P361 Risk of persistent gastrointestinal inflammation after treatment with immune checkpoint inhibitors

Jeay, M.(1)*;Carbonnel, F.(1);Robert, C.(2);Bellanger, C.(1);Meyer, A.(1);

(1)Assistance Publique-Hôpitaux de Paris- Hôpital Bicêtre, Gastroenterology, Le Kremlin Bicêtre, France;(2)Institut Gustave Roussy, Dermatology unit- department of Medicine, Villejuif, France;


Immune checkpoint inhibitors (ICI) can cause immune-mediated gastrointestinal toxicity, but the long-term persistence of this toxicity is unknown. We aimed to describe the characteristics of patients with gastrointestinal inflammation persisting more than six months after discontinuation of ICI.


We included consecutive patients treated between October 2010 and March 2022 for endoscopic or histological gastrointestinal inflammation persisting at least six months after the last administration of ICI.


Among 178 patients treated for a gastrointestinal immune-mediated adverse event during ICI therapy, 14 (8%) patients had chronic lesions persisting more than 6 months after the last ICI administration. The median follow-up time was 13 months after discontinuation of ICI. The most common symptom was watery diarrhea (54%). Ten (77%) patients had colon involvement and three (21%) had ileal involvement. Ten patients (77%) had an inflammatory phenotype, while two (15%) had a penetrating and one had (8%) a stricturing phenotype. All patients had lymphoplasmacytic infiltrate and basal plasmacytosis, and s54%) had crypt distortion. Two (15%) patients underwent surgery and nine (69%) received specific treatment, including five treated with vedolizumab.
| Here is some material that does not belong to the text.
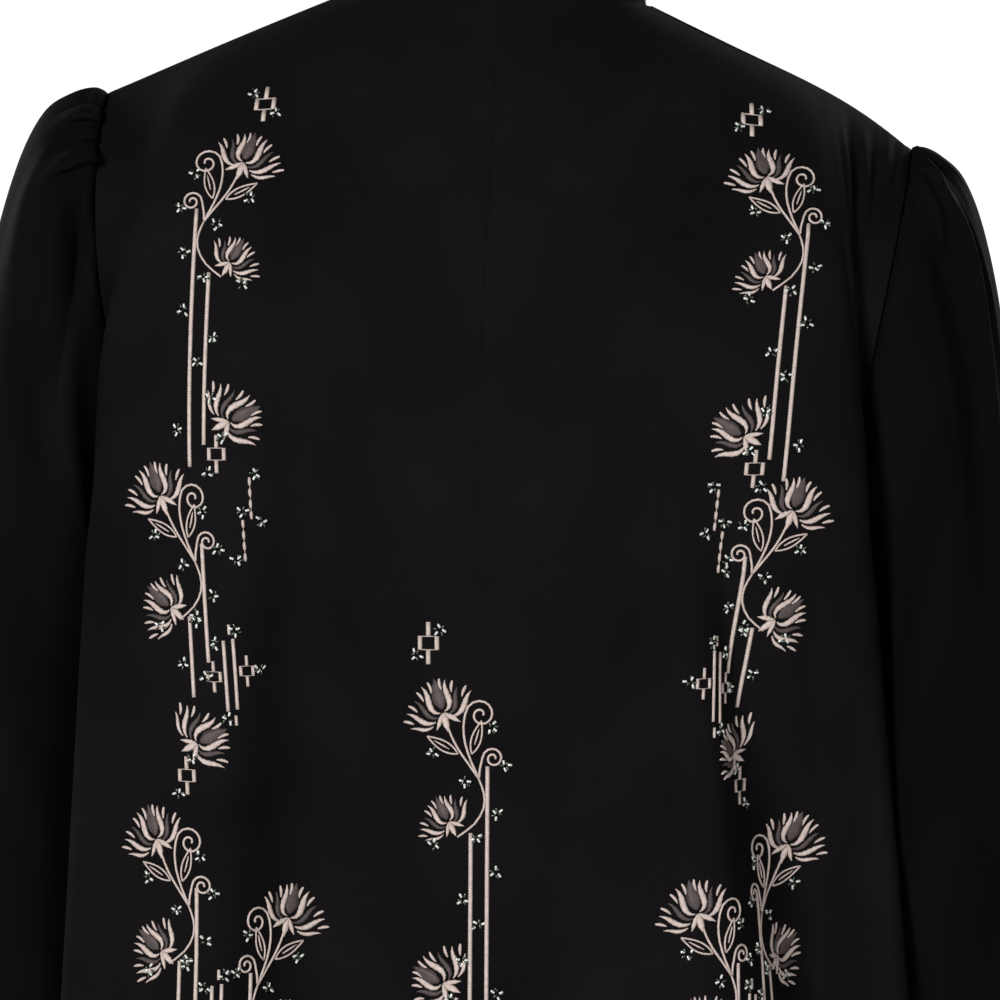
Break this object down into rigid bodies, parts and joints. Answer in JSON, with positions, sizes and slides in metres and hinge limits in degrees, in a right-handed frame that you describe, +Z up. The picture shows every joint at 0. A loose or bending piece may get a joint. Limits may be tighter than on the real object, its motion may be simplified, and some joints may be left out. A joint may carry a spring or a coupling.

Among the patients who were followed up for at least one year, endoscopic lesions persisted at 1 year after stopping ICI in 4/6 patients, and at 2 years in 3/4 patients.


Eight percent of patients who had gastrointestinal toxicity due to ICI develop chronic inflammatory bowel disease characterized by watery diarrhea, colitis and lymphoplasmacytic infiltrate.